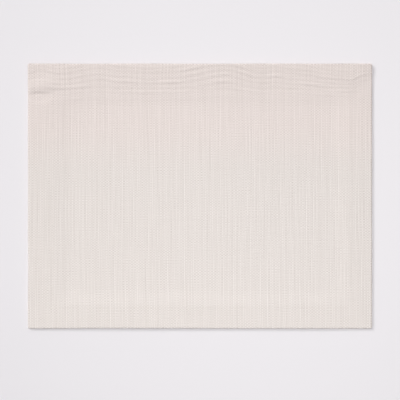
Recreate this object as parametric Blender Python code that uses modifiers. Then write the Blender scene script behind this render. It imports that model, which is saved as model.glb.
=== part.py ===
"""A woven cotton placemat, lying flat, with its four edges turned under as a hem.

Metres, +Z up. +X runs along the long side and +Y towards the far edge, whose hem curls up a
little. The origin is the middle of the footprint, on the table. The mat is one sheet of cloth:
its upper face is shaped first, and its thickness then grows downwards, one layer in the field
and two at the hem, so that the turned edge stands out underneath.
"""

import math
from typing import NamedTuple

import bmesh
import bpy

# Overall size
LENGTH = 0.460
WIDTH = 0.354
CORNER_RADIUS = 0.0024

# The cloth and its hem
CLOTH_THICKNESS = 0.0015
HEM_THICKNESS = 0.0029
FOLD_ROUNDING = 0.0009
# How far inside the hem the cloth takes to settle from the hem's height to the table
SETTLE_REACH = 0.022
# The underside's step at the hem's inner edge
STEP_HALF_WIDTH = 0.0005

# How far from a corner a side takes to lift and waver fully
CORNER_REACH = 0.090

# The far hem's ripples sway as the table SWAY says, less so close to the folded edge
SWAY_FADE = 0.012

# Grid spacing of the upper face
FIELD_CELL_X = 0.0155
FIELD_CELL_Y = 0.0240
RIPPLE_CELL = 0.0028
MARGIN = 0.058

CLOTH_COLOUR = (0.790, 0.742, 0.705, 1.0)
CLOTH_ROUGHNESS = 0.92


class Hem(NamedTuple):
    """One side's hem: how wide it is, and how its outer edge lifts off the table and wavers.

    corner_lift is the share of its lift that a side has at its corners, and waver is how far the
    edge is drawn in at most.
    """

    width: float
    lift: float
    lift_reach: float
    lift_wave: float
    wave_length: float
    corner_lift: float
    waver: float
    waver_length: float
    phase: float


HEMS = {
    "left": Hem(0.0355, 0.0006, 0.050, 0.45, 0.190, 0.0, 0.0006, 0.120, 0.6),
    "right": Hem(0.0308, 0.0007, 0.045, 0.50, 0.160, 0.0, 0.0004, 0.150, 2.1),
    "near": Hem(0.0300, 0.0005, 0.036, 0.60, 0.230, 0.0, 0.0007, 0.460, 3.1),
    "far": Hem(0.0355, 0.0028, 0.038, 0.10, 0.270, 1.0, 0.0004, 0.170, 1.2),
}


class Ripple(NamedTuple):
    """A shallow ridge along the far hem, its crest this far inside the far edge."""

    inset: float
    width: float
    height: float
    patch_length: float
    phase: float


RIPPLES = (
    Ripple(0.0045, 0.0080, 0.00024, 0.140, 0.4),
    Ripple(0.0121, 0.0080, 0.00026, 0.115, 2.4),
    Ripple(0.0195, 0.0076, 0.00030, 0.160, 5.2),
    Ripple(0.0275, 0.0082, 0.00028, 0.130, 1.0),
    Ripple(0.0360, 0.0092, 0.00018, 0.175, 3.6),
    Ripple(0.0458, 0.0104, 0.00010, 0.150, 0.0),
)


class Sway(NamedTuple):
    """How far the ripples shift towards the mat's middle at this distance along it."""

    x: float
    shift: float


SWAY = (
    Sway(-0.230, 0.0020),
    Sway(-0.191, 0.0058),
    Sway(-0.165, 0.0026),
    Sway(-0.127, -0.0020),
    Sway(-0.093, -0.0012),
    Sway(-0.046, -0.0004),
    Sway(-0.020, -0.0013),
    Sway(0.002, 0.0025),
    Sway(0.038, -0.0010),
    Sway(0.078, 0.0010),
    Sway(0.104, -0.0010),
    Sway(0.123, 0.0021),
    Sway(0.162, -0.0020),
    Sway(0.205, 0.0036),
    Sway(0.230, 0.0030),
)


class Pucker(NamedTuple):
    """A soft oval rise, or a hollow where height is negative, turned by this many degrees."""

    x: float
    y: float
    half_length: float
    half_width: float
    turn: float
    height: float


PUCKERS = (
    # The far left corner stands a little proud, with a hollow at the hem's inner edge
    Pucker(-0.192, 0.142, 0.062, 0.050, 0.0, 0.0011),
    Pucker(-0.199, 0.153, 0.017, 0.010, -12.0, 0.0007),
    Pucker(-0.215, 0.137, 0.017, 0.007, 0.0, -0.0010),
    # The far right corner is drawn in along its mitre
    Pucker(0.206, 0.153, 0.040, 0.034, 0.0, 0.0005),
    Pucker(0.213, 0.163, 0.017, 0.0065, 47.0, -0.0009),
)


def smooth_step(value):
    """Rises from 0 to 1 as value does, level at both ends."""
    held = min(1.0, max(0.0, value))
    return held * held * (3.0 - 2.0 * held)


def soft_ramp(value, softness=0.22):
    """Rises from 0 to 1 as value does, easing away from 0 and then straight."""
    held = max(0.0, value)
    return held * held * (1.0 + softness) / (held + softness)


def patchy(distance, length, phase, least=0.25):
    """Between least and 1, coming and going along the hem."""
    return least + (1.0 - least) * 0.5 * (1.0 + math.sin(math.tau * distance / length + phase))


def sway_at(x):
    """The ripples' shift at x, eased between the rows of SWAY."""
    for low, high in zip(SWAY, SWAY[1:]):
        if x <= high.x:
            share = smooth_step((x - low.x) / (high.x - low.x))
            return low.shift + (high.shift - low.shift) * share
    return SWAY[-1].shift


def insets(x, y):
    """The distance of a point from each of the four edges."""
    return {
        "left": x + LENGTH / 2,
        "right": LENGTH / 2 - x,
        "near": y + WIDTH / 2,
        "far": WIDTH / 2 - y,
    }


def in_hem(x, y):
    return any(inset < HEMS[side].width for side, inset in insets(x, y).items())


def along(side, x, y):
    return y if side in ("left", "right") else x


def off_corners(side, x, y):
    """Rises from 0 at the ends of a side to 1 at CORNER_REACH from them."""
    to_corner = WIDTH / 2 - abs(y) if side in ("left", "right") else LENGTH / 2 - abs(x)
    return smooth_step(to_corner / CORNER_REACH)


def ripple_height(x, far_inset):
    """The ridges that run along the far hem."""
    inset = far_inset - sway_at(x) * min(1.0, far_inset / SWAY_FADE)
    height = 0.0
    for ripple in RIPPLES:
        offset = abs(inset - ripple.inset) / ripple.width
        if offset < 0.5:
            ridge = 0.5 + 0.5 * math.cos(math.tau * offset)
            height += ripple.height * ridge * patchy(x, ripple.patch_length, ripple.phase)
    return height


def pucker_height(x, y):
    height = 0.0
    for pucker in PUCKERS:
        turn = math.radians(pucker.turn)
        dx, dy = x - pucker.x, y - pucker.y
        length = (dx * math.cos(turn) + dy * math.sin(turn)) / pucker.half_length
        width = (dy * math.cos(turn) - dx * math.sin(turn)) / pucker.half_width
        height += pucker.height * smooth_step(1.0 - math.hypot(length, width))
    return height


def lift_height(x, y):
    """How far the hems' outer edges stand off the table."""
    height = 0.0
    for side, inset in insets(x, y).items():
        hem = HEMS[side]
        wave = math.sin(math.tau * along(side, x, y) / hem.wave_length + hem.phase)
        lift = hem.lift * (1.0 + hem.lift_wave * wave)
        lift *= hem.corner_lift + (1.0 - hem.corner_lift) * off_corners(side, x, y)
        height += lift * soft_ramp(1.0 - inset / hem.lift_reach)
    return height


def upper_face(x, y):
    """The height of the cloth's upper face."""
    settled = 1.0
    for side, inset in insets(x, y).items():
        settled *= smooth_step((inset - HEMS[side].width) / SETTLE_REACH)
    resting = HEM_THICKNESS + (CLOTH_THICKNESS - HEM_THICKNESS) * settled
    thickness = HEM_THICKNESS if in_hem(x, y) else CLOTH_THICKNESS
    folds = lift_height(x, y) + ripple_height(x, insets(x, y)["far"]) + pucker_height(x, y)
    return max(thickness, resting + folds)


def waver(x, y):
    """Draws a point in so that the edges aren't ruled straight, less so inside the hem."""
    drawn = {}
    for side, inset in insets(x, y).items():
        hem = HEMS[side]
        wave = patchy(along(side, x, y), hem.waver_length, hem.phase, least=0.0)
        here = off_corners(side, x, y) * smooth_step(1.0 - inset / MARGIN)
        drawn[side] = hem.waver * wave * here
    return x + drawn["left"] - drawn["right"], y + drawn["near"] - drawn["far"]


def round_corner(x, y):
    """Draws the points near a corner onto its arc."""
    beyond_x = abs(x) - (LENGTH / 2 - CORNER_RADIUS)
    beyond_y = abs(y) - (WIDTH / 2 - CORNER_RADIUS)
    if beyond_x <= 0.0 or beyond_y <= 0.0:
        return x, y
    across, up = beyond_x / CORNER_RADIUS, beyond_y / CORNER_RADIUS
    beyond_x *= math.sqrt(1.0 - up * up / 2)
    beyond_y *= math.sqrt(1.0 - across * across / 2)
    return (
        math.copysign(LENGTH / 2 - CORNER_RADIUS + beyond_x, x),
        math.copysign(WIDTH / 2 - CORNER_RADIUS + beyond_y, y),
    )


def evenly(start, end, cell):
    """Marks from just after start up to end, about a cell apart."""
    count = max(1, round((end - start) / cell))
    return [start + (end - start) * (i + 1) / count for i in range(count)]


def margin_marks(hem, hem_cell, inner_cell):
    """Distances from one edge at which the grid has a line, out to MARGIN."""
    marks = [0.0, CORNER_RADIUS / 2, CORNER_RADIUS]
    marks += evenly(CORNER_RADIUS, hem.width - STEP_HALF_WIDTH, hem_cell)
    marks += [hem.width + STEP_HALF_WIDTH]
    marks += evenly(hem.width + STEP_HALF_WIDTH, MARGIN, inner_cell)
    return marks


def grid_lines(size, low_marks, high_marks, field_cell):
    """Every line across one direction: both margins and the field between them."""
    low = [mark - size / 2 for mark in low_marks]
    high = [size / 2 - mark for mark in reversed(high_marks)]
    return low + evenly(low[-1], high[0], field_cell)[:-1] + high


def make_face():
    """The upper face, as a grid whose lines are drawn together where the cloth bends."""
    columns = grid_lines(
        LENGTH,
        margin_marks(HEMS["left"], 0.0065, 0.0085),
        margin_marks(HEMS["right"], 0.0065, 0.0085),
        FIELD_CELL_X,
    )
    rows = grid_lines(
        WIDTH,
        margin_marks(HEMS["near"], 0.0095, 0.0095),
        margin_marks(HEMS["far"], RIPPLE_CELL, RIPPLE_CELL),
        FIELD_CELL_Y,
    )
    bpy.ops.mesh.primitive_grid_add(
        x_subdivisions=len(columns) - 1, y_subdivisions=len(rows) - 1, size=2.0
    )
    cloth = bpy.context.object
    cloth.name = cloth.data.name = "placemat_cloth"
    mesh = bmesh.new()
    mesh.from_mesh(cloth.data)
    hem_points = []
    for point in mesh.verts:
        column = round((point.co.x + 1.0) / 2.0 * (len(columns) - 1))
        row = round((point.co.y + 1.0) / 2.0 * (len(rows) - 1))
        x, y = columns[column], rows[row]
        if in_hem(x, y):
            hem_points.append(point.index)
        height = upper_face(x, y)
        point.co = (*waver(*round_corner(x, y)), height)
    mesh.to_mesh(cloth.data)
    mesh.free()
    cloth.vertex_groups.new(name="hem").add(hem_points, 1.0, "REPLACE")
    return cloth


def centre_on_origin(cloth):
    """Puts the middle of the thickened cloth's footprint over the origin."""
    bpy.context.view_layer.update()
    box = cloth.evaluated_get(bpy.context.evaluated_depsgraph_get()).bound_box
    for axis in (0, 1):
        middle = (min(corner[axis] for corner in box) + max(corner[axis] for corner in box)) / 2
        for point in cloth.data.vertices:
            point.co[axis] -= middle


def thicken(cloth):
    """One layer in the field, two in the hem, then the rounded fold of the outer edge."""
    layers = cloth.modifiers.new("layers", "SOLIDIFY")
    layers.thickness = HEM_THICKNESS
    layers.offset = -1.0
    layers.vertex_group = "hem"
    layers.thickness_vertex_group = CLOTH_THICKNESS / HEM_THICKNESS
    fold = cloth.modifiers.new("fold", "BEVEL")
    fold.width = FOLD_ROUNDING
    fold.segments = 2
    fold.limit_method = "ANGLE"
    fold.angle_limit = math.radians(65)


def make_material():
    """Undyed off-white cotton, matt, with a faint warm tint."""
    material = bpy.data.materials.new("oatmeal cotton")
    material.use_nodes = True
    shader = material.node_tree.nodes["Principled BSDF"]
    shader.inputs["Base Color"].default_value = CLOTH_COLOUR
    shader.inputs["Roughness"].default_value = CLOTH_ROUGHNESS
    shader.inputs["Metallic"].default_value = 0.0
    return material


def main():
    for old in list(bpy.data.objects):
        bpy.data.objects.remove(old, do_unlink=True)
    collection = bpy.data.collections.new("fabric_placemat")
    bpy.context.scene.collection.children.link(collection)
    cloth = make_face()
    thicken(cloth)
    centre_on_origin(cloth)
    cloth.data.shade_smooth()
    cloth.data.set_sharp_from_angle(angle=math.radians(50))
    cloth.data.materials.append(make_material())
    for owner in list(cloth.users_collection):
        owner.objects.unlink(cloth)
    collection.objects.link(cloth)


main()
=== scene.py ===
import math
from collections import namedtuple

import bpy
import numpy as np
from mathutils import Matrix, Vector


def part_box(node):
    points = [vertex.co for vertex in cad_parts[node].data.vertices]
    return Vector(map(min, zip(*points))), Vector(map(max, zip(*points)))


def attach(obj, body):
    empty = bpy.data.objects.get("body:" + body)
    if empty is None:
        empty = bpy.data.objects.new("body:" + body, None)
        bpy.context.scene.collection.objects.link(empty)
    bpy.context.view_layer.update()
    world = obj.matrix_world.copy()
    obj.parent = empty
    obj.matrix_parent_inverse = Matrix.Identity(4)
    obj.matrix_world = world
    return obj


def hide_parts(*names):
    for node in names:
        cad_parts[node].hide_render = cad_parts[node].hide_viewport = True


# A woven cotton placemat, hemmed all round, lying on a table.
# Metres; +X runs along the mat, +Y to the far edge, whose hem curls up a little, +Z up.

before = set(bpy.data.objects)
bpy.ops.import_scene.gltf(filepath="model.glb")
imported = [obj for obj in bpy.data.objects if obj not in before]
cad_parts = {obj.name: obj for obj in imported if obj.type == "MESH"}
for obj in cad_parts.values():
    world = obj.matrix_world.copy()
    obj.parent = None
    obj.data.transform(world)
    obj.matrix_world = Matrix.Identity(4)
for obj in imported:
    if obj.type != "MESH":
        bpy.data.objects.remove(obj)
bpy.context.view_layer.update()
lowCorner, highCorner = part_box("placemat_cloth")
length = highCorner.x - lowCorner.x
width = highCorner.y - lowCorner.y
sides = ("near", "right", "far", "left")  # the order in which the rings below go round


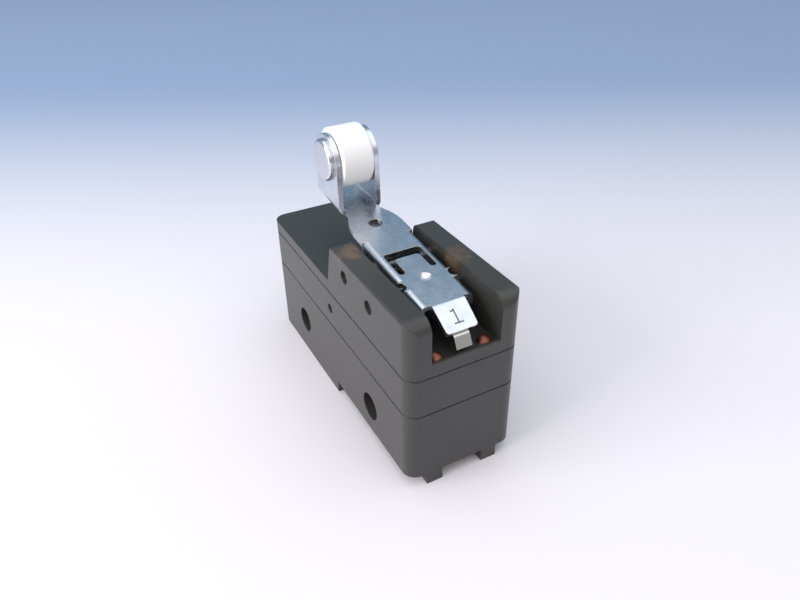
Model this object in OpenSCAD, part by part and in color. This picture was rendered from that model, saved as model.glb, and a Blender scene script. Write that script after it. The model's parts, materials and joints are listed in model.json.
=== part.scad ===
// Lever micro switch: a large snap-action switch with a sprung, reverse-acting roller lever.
// X runs from the roller end (-) to the tab end (+), Y across, Z up. All sizes are in mm.
// The origin is the middle of the case's bottom.

/* [Case] */
// Length of the moulded case
case_len = 49.2; // [48.8:0.1:52]
// Width of the moulded case
case_w = 17.45; // [17:0.05:18.5]
// Height of the seam between the lower and the middle layer
low_seam_z = 13.25; // [12.8:0.05:13.6]
// Height of the seam between the middle layer and the cap
high_seam_z = 19.45; // [19.2:0.05:19.7]
// Height of the cap's deck under the roller
deck_z = 21.5; // [21.3:0.05:21.7]
// Height of the cap's two side walls
wall_top_z = 28.2; // [27.8:0.1:29]
// Radius of the case's upright corners
corner_r = 2; // [1:0.1:2.6]

/* [Mounting] */
// Distance between the two mounting holes
hole_pitch = 25.4; // [25:0.1:25.8]
// Diameter of the mounting holes
hole_d = 4.36; // [3.8:0.02:4.5]
// Height of the mounting holes' axes
hole_z = 6.5; // [6:0.1:7]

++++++

This exercise asks for the lines from the line with "fold.segments = 2" to the line with "for node in", both lines included, set down exactly and with nothing else.

> FULL RESPONSE:
    fold.segments = 2
    fold.limit_method = "ANGLE"
    fold.angle_limit = math.radians(65)


def make_material():
    """Undyed off-white cotton, matt, with a faint warm tint."""
    material = bpy.data.materials.new("oatmeal cotton")
    material.use_nodes = True
    shader = material.node_tree.nodes["Principled BSDF"]
    shader.inputs["Base Color"].default_value = CLOTH_COLOUR
    shader.inputs["Roughness"].default_value = CLOTH_ROUGHNESS
    shader.inputs["Metallic"].default_value = 0.0
    return material


def main():
    for old in list(bpy.data.objects):
        bpy.data.objects.remove(old, do_unlink=True)
    collection = bpy.data.collections.new("fabric_placemat")
    bpy.context.scene.collection.children.link(collection)
    cloth = make_face()
    thicken(cloth)
    centre_on_origin(cloth)
    cloth.data.shade_smooth()
    cloth.data.set_sharp_from_angle(angle=math.radians(50))
    cloth.data.materials.append(make_material())
    for owner in list(cloth.users_collection):
        owner.objects.unlink(cloth)
    collection.objects.link(cloth)


main()
=== scene.py ===
import math
from collections import namedtuple

import bpy
import numpy as np
from mathutils import Matrix, Vector


def part_box(node):
    points = [vertex.co for vertex in cad_parts[node].data.vertices]
    return Vector(map(min, zip(*points))), Vector(map(max, zip(*points)))


def attach(obj, body):
    empty = bpy.data.objects.get("body:" + body)
    if empty is None:
        empty = bpy.data.objects.new("body:" + body, None)
        bpy.context.scene.collection.objects.link(empty)
    bpy.context.view_layer.update()
    world = obj.matrix_world.copy()
    obj.parent = empty
    obj.matrix_parent_inverse = Matrix.Identity(4)
    obj.matrix_world = world
    return obj


def hide_parts(*names):
    for node in names:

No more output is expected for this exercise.